■ Entries provided:
+ + +

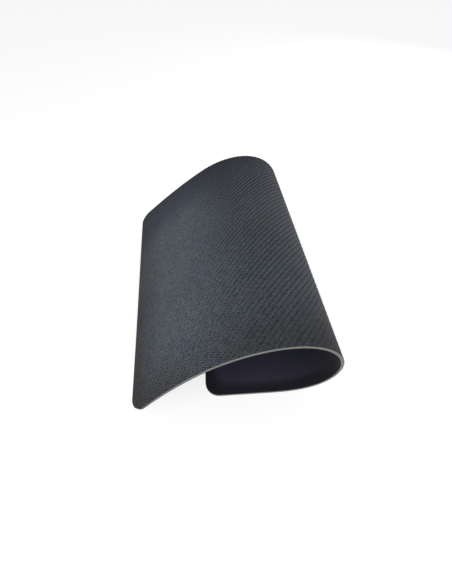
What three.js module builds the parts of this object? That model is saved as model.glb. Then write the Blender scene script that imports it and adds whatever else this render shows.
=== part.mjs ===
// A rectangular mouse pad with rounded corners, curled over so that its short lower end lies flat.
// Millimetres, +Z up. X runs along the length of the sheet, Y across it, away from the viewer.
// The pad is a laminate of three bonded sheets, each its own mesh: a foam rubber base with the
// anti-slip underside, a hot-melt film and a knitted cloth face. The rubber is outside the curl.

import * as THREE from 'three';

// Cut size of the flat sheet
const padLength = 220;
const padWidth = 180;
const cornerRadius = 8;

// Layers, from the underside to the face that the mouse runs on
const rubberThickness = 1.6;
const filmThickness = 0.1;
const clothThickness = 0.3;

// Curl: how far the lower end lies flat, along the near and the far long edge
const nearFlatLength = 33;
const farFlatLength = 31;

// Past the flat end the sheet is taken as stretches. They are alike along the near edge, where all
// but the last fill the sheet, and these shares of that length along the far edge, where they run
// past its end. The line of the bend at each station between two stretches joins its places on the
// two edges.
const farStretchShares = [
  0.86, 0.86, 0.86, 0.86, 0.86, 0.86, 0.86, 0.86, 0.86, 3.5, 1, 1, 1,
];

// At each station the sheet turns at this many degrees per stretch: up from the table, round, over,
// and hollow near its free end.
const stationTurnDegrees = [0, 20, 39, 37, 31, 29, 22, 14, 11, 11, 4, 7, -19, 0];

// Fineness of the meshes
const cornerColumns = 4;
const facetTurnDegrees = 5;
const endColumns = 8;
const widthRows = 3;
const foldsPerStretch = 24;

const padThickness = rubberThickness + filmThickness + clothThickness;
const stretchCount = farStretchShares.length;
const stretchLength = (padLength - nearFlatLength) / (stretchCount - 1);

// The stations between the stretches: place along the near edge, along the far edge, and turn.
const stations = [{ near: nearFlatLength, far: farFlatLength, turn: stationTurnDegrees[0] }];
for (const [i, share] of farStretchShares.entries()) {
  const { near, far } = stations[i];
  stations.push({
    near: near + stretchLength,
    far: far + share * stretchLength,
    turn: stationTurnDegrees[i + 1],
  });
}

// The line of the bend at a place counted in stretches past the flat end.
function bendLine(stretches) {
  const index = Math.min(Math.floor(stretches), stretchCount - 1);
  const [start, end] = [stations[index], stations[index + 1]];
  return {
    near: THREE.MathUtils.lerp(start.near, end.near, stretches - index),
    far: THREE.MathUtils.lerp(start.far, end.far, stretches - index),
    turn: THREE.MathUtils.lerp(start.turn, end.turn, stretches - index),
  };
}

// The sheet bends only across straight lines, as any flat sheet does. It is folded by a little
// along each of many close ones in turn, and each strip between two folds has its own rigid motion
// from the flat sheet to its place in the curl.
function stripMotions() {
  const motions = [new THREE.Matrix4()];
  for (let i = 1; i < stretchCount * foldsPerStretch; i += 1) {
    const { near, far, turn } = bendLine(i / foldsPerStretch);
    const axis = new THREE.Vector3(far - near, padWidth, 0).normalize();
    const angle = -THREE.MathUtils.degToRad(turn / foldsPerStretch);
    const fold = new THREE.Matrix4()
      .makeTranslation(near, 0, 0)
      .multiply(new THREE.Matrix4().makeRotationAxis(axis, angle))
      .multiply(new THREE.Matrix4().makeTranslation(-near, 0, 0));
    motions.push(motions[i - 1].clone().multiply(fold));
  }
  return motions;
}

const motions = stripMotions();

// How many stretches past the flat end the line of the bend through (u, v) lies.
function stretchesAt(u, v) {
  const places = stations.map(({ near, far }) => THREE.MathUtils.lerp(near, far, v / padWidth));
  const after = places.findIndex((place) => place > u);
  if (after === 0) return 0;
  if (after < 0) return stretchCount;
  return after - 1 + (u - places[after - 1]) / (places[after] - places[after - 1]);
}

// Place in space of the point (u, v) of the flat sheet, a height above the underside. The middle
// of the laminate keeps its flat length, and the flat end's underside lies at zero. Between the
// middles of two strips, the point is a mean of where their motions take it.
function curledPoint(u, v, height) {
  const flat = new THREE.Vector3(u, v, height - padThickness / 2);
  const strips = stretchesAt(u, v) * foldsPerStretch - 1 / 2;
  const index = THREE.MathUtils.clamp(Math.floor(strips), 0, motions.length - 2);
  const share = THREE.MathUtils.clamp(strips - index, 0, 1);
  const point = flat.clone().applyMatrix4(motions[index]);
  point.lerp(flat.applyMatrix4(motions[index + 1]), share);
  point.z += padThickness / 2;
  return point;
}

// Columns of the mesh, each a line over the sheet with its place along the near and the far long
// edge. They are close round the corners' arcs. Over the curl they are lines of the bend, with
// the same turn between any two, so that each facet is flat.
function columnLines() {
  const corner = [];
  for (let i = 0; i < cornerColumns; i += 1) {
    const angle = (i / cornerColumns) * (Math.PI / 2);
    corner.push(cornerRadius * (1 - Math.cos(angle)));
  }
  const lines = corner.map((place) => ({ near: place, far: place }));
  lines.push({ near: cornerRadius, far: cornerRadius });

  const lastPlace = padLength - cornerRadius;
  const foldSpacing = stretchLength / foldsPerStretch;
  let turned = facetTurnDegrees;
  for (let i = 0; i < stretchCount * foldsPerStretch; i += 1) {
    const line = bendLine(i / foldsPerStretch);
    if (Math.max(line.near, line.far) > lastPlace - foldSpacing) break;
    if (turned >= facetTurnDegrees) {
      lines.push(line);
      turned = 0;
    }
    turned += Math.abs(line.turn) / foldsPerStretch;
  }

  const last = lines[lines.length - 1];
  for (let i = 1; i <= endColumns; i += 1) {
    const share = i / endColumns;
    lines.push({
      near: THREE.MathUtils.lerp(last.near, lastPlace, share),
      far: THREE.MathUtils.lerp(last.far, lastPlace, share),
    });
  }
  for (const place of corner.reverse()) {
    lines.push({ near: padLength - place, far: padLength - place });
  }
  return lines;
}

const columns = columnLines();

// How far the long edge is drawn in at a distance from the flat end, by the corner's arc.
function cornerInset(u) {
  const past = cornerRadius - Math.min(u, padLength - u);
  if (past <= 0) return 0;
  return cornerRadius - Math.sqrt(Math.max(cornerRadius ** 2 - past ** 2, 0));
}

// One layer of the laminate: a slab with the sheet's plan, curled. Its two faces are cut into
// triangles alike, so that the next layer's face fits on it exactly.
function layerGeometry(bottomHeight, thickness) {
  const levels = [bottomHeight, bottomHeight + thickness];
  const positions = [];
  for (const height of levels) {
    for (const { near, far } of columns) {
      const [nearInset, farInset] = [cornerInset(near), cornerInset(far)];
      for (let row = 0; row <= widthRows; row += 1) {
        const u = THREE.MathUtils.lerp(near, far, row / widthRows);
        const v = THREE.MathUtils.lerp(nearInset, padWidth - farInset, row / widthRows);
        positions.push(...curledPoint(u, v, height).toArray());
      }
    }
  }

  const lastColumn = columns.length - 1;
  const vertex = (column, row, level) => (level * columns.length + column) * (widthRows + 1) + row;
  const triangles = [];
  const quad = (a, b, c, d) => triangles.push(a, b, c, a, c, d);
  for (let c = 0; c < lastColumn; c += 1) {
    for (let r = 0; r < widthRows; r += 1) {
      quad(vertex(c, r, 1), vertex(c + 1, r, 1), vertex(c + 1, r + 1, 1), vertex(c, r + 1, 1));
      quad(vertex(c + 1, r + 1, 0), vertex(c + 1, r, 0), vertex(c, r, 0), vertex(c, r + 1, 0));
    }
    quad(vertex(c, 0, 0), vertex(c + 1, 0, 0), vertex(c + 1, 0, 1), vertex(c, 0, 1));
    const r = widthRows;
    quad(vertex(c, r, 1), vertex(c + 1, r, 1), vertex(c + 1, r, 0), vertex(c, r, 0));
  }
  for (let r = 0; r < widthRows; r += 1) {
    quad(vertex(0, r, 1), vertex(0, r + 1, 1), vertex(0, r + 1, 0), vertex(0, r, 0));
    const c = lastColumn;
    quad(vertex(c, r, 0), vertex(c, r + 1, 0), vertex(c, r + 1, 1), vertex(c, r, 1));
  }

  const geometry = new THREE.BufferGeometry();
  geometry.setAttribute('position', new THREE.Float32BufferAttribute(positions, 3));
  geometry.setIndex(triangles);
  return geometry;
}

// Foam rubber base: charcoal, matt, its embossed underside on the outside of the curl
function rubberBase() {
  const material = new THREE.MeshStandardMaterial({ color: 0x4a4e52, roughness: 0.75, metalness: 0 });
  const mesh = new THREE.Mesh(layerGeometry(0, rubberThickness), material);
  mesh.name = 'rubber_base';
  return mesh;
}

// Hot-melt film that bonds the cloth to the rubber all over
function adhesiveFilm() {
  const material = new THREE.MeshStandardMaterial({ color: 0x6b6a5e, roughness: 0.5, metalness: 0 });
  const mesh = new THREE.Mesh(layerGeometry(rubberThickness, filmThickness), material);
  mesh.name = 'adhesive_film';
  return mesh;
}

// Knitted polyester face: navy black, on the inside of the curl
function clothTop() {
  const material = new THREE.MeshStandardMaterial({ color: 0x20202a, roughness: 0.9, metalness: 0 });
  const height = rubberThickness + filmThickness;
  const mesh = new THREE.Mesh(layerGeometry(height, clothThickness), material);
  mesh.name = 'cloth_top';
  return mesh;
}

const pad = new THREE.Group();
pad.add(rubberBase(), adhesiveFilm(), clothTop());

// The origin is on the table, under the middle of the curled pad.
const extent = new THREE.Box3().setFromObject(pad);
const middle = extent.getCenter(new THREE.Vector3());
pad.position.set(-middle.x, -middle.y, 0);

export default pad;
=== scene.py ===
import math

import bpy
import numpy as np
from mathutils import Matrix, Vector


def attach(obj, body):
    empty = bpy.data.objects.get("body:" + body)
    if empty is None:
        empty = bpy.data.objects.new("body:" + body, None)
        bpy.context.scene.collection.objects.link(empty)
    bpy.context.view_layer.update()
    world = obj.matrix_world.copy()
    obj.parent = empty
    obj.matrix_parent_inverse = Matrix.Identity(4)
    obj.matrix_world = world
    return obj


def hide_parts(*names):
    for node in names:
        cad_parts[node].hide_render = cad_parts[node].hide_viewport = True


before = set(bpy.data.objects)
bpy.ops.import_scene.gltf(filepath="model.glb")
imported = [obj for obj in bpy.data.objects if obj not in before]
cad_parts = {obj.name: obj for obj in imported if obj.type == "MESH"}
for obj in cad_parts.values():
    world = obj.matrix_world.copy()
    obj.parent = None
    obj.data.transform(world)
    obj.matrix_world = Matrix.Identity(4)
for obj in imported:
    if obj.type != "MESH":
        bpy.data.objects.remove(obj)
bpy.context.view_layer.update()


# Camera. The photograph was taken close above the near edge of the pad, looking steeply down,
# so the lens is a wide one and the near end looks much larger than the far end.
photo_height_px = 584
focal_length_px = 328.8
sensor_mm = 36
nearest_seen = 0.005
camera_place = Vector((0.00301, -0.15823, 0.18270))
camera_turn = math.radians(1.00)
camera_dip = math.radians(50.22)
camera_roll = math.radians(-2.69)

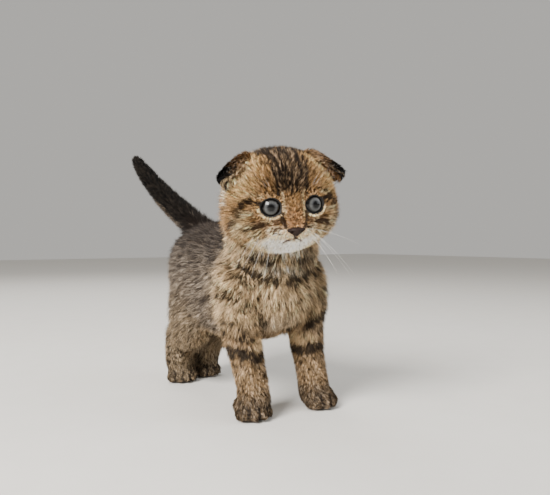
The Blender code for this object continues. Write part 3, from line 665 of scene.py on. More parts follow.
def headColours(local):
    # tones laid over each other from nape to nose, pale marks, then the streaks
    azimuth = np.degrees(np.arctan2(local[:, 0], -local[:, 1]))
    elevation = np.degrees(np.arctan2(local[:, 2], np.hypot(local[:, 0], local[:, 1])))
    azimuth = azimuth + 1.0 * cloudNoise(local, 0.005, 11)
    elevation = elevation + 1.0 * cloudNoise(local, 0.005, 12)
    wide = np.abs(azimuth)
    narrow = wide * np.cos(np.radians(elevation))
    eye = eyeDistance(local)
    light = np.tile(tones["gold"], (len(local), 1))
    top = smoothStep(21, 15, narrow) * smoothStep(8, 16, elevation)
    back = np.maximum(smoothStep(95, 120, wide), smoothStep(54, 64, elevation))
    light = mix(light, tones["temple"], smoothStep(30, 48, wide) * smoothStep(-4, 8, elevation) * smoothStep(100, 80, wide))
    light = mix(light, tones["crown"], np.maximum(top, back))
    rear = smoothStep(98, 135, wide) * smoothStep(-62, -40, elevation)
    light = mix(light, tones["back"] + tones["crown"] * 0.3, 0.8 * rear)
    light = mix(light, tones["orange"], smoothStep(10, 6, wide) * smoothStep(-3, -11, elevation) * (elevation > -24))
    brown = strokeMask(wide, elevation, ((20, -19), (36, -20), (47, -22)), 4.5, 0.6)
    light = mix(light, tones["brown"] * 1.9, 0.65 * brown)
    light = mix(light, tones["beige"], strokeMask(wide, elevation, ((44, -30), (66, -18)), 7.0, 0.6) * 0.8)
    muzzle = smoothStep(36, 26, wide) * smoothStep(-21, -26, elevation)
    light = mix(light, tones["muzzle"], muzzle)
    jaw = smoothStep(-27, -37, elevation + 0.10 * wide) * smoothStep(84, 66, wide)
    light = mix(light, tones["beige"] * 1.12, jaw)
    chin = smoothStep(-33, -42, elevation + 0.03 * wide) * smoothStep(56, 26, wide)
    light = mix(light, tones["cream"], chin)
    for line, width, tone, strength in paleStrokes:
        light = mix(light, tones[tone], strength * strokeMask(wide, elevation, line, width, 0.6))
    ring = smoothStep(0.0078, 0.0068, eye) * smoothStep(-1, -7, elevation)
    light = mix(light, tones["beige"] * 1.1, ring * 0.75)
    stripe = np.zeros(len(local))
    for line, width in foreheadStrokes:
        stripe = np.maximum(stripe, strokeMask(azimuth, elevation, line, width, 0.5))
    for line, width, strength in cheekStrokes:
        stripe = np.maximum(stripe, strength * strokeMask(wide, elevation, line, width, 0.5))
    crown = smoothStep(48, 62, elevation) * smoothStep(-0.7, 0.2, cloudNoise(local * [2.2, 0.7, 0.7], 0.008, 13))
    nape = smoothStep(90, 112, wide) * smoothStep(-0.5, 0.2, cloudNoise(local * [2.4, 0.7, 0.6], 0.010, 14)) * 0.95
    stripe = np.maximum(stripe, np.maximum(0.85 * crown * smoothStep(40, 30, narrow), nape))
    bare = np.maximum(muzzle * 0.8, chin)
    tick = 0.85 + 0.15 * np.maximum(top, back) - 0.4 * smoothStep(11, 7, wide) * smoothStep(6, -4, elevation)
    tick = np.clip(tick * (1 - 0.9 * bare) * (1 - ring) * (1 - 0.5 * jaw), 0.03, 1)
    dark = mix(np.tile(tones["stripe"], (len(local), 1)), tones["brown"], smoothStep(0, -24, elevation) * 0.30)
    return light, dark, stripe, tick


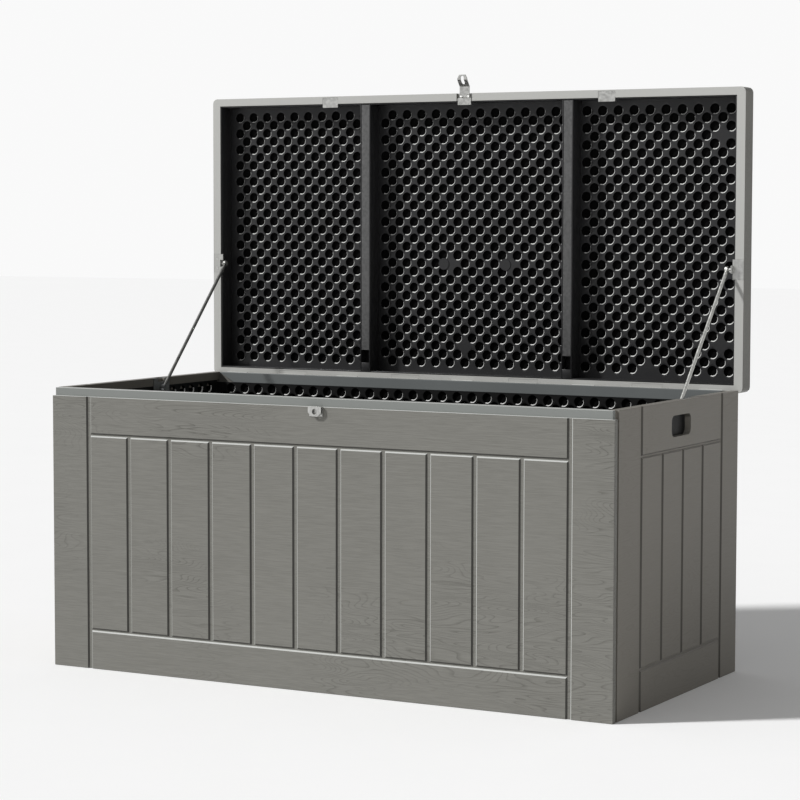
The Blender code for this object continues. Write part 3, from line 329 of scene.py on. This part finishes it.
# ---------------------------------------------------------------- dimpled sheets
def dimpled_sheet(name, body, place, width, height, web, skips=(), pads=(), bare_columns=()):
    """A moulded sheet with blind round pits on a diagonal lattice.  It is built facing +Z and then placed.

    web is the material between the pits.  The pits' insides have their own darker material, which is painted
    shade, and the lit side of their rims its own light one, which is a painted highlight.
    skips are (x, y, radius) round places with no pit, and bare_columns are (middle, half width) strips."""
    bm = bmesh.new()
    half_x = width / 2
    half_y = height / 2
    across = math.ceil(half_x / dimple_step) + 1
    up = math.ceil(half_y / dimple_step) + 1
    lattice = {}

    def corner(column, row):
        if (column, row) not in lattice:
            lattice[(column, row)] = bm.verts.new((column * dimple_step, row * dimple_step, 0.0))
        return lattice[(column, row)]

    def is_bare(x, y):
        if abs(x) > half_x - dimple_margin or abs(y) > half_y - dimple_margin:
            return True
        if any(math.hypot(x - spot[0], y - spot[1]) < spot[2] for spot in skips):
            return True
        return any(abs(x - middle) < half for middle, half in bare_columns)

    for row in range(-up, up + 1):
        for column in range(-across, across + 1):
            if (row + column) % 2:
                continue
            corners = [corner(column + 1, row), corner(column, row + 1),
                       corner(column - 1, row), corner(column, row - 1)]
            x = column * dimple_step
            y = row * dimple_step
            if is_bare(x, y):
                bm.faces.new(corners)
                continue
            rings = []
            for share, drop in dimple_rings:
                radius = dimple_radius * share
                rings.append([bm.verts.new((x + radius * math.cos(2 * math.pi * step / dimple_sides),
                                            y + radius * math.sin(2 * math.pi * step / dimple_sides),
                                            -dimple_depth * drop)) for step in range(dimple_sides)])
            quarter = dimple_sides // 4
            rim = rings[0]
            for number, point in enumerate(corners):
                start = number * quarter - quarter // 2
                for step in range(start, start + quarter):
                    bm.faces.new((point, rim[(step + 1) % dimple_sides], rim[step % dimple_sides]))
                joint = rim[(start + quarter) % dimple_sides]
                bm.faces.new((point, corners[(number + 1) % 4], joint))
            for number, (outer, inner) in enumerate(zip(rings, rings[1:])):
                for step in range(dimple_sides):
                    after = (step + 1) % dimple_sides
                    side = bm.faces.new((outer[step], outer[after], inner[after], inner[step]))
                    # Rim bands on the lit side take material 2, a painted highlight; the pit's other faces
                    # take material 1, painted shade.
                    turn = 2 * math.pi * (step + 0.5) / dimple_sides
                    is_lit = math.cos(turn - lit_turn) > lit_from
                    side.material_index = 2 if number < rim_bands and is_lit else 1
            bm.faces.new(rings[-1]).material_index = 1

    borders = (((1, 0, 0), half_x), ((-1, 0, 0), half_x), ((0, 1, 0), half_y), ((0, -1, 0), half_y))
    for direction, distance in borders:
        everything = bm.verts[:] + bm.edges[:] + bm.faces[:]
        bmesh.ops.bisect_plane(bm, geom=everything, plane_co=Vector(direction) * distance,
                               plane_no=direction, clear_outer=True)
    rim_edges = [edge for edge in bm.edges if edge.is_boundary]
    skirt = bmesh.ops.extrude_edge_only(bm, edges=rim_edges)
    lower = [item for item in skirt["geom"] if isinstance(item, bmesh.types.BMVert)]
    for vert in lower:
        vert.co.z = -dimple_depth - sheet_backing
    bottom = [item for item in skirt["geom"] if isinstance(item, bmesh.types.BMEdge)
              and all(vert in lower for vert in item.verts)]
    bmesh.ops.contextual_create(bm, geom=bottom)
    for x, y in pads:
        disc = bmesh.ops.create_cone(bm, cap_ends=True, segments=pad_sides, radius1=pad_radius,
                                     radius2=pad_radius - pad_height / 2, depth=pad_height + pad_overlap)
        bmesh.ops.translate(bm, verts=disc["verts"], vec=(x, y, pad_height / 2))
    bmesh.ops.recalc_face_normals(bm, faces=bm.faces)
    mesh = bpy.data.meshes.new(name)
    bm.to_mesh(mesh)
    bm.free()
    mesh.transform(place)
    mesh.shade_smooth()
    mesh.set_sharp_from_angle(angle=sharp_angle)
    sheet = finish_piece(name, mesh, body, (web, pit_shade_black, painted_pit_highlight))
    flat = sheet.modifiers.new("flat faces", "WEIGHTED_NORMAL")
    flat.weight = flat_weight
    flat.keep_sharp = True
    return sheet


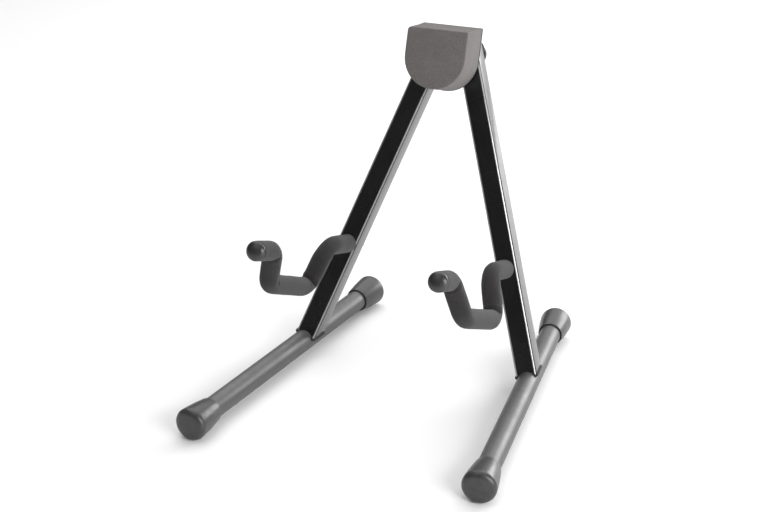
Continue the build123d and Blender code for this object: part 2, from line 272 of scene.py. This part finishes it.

+ + +

■ Set problem: Each line from the top of the material above through the line with "const stretchLength = (padLength" must be echoed exactly, and no other line.

■ The completed task:
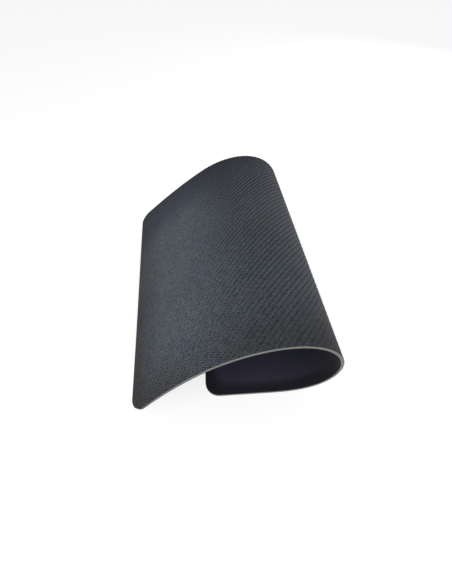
What three.js module builds the parts of this object? That model is saved as model.glb. Then write the Blender scene script that imports it and adds whatever else this render shows.
=== part.mjs ===
// A rectangular mouse pad with rounded corners, curled over so that its short lower end lies flat.
// Millimetres, +Z up. X runs along the length of the sheet, Y across it, away from the viewer.
// The pad is a laminate of three bonded sheets, each its own mesh: a foam rubber base with the
// anti-slip underside, a hot-melt film and a knitted cloth face. The rubber is outside the curl.

import * as THREE from 'three';

// Cut size of the flat sheet
const padLength = 220;
const padWidth = 180;
const cornerRadius = 8;

// Layers, from the underside to the face that the mouse runs on
const rubberThickness = 1.6;
const filmThickness = 0.1;
const clothThickness = 0.3;

// Curl: how far the lower end lies flat, along the near and the far long edge
const nearFlatLength = 33;
const farFlatLength = 31;

// Past the flat end the sheet is taken as stretches. They are alike along the near edge, where all
// but the last fill the sheet, and these shares of that length along the far edge, where they run
// past its end. The line of the bend at each station between two stretches joins its places on the
// two edges.
const farStretchShares = [
  0.86, 0.86, 0.86, 0.86, 0.86, 0.86, 0.86, 0.86, 0.86, 3.5, 1, 1, 1,
];

// At each station the sheet turns at this many degrees per stretch: up from the table, round, over,
// and hollow near its free end.
const stationTurnDegrees = [0, 20, 39, 37, 31, 29, 22, 14, 11, 11, 4, 7, -19, 0];

// Fineness of the meshes
const cornerColumns = 4;
const facetTurnDegrees = 5;
const endColumns = 8;
const widthRows = 3;
const foldsPerStretch = 24;

const padThickness = rubberThickness + filmThickness + clothThickness;
const stretchCount = farStretchShares.length;
const stretchLength = (padLength - nearFlatLength) / (stretchCount - 1);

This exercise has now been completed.